In 1966, the Court found, as part of its historic Miranda v. Arizona decision, that the right to protect against self-incriminating testimony existed outside of a courtroom.

“There can be no doubt that the Fifth Amendment privilege is available outside of criminal court proceedings and serves to protect persons in all settings in which their freedom of action is curtailed in any significant way from being compelled to incriminate themselves,” the Court said.

A later Court case, Ohio v. Reiner, stated that the Fifth Amendment “protects the innocent as well as the guilty” and that any information “which would furnish a link in the chain of evidence needed to prosecute the claimant” is valid cause to invoke Fifth Amendment rights.

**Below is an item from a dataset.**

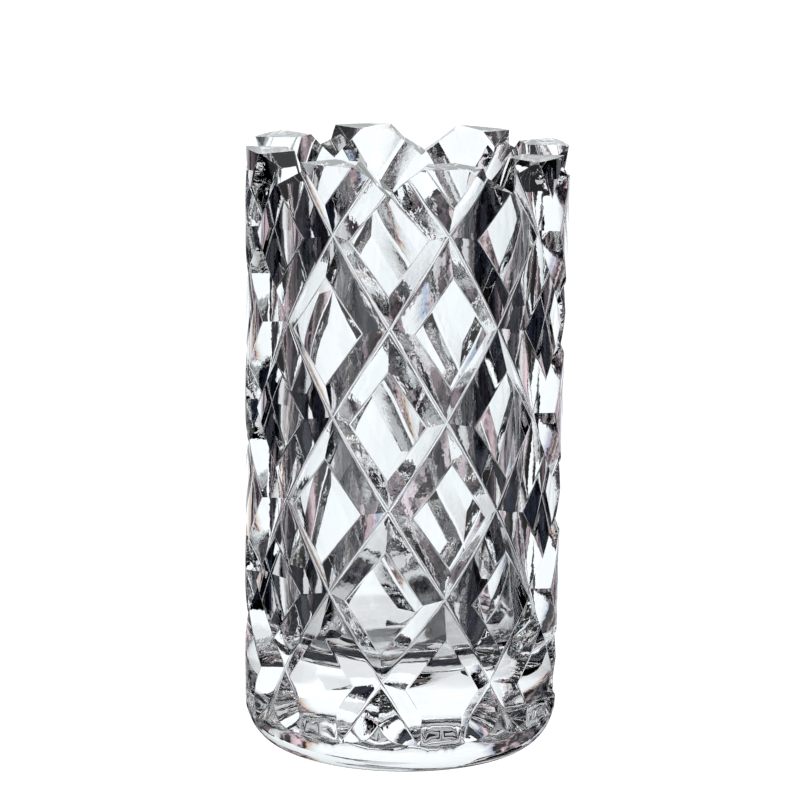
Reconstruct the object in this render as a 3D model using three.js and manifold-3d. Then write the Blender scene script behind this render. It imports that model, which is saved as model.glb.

Since the 1950s, famous incidents involving the Fifth Amendment in public testimony have included Oliver North’s testimony during the Iran-contra hearings; former Enron Chairman Kenneth Lay’s testimony at a 2002 Senate hearing; baseball star Mark McGwire taking the Fifth during testimony about steroid use in 2005 in front of a House committee; and the recent testimony of former IRS official Lois Lerner.

Lerner, the former head of the IRS tax-exempt organizations office, said in advance of her March 2013 testimony that she would assert her Fifth Amendment privilege and refuse to answer questions from House members during committee hearings about the IRS’s targeting of conservative nonprofit groups.

However, Lerner then read an opening statement at the hearing, setting off a debate about whether she had waived her Fifth Amendment rights by reading the statement.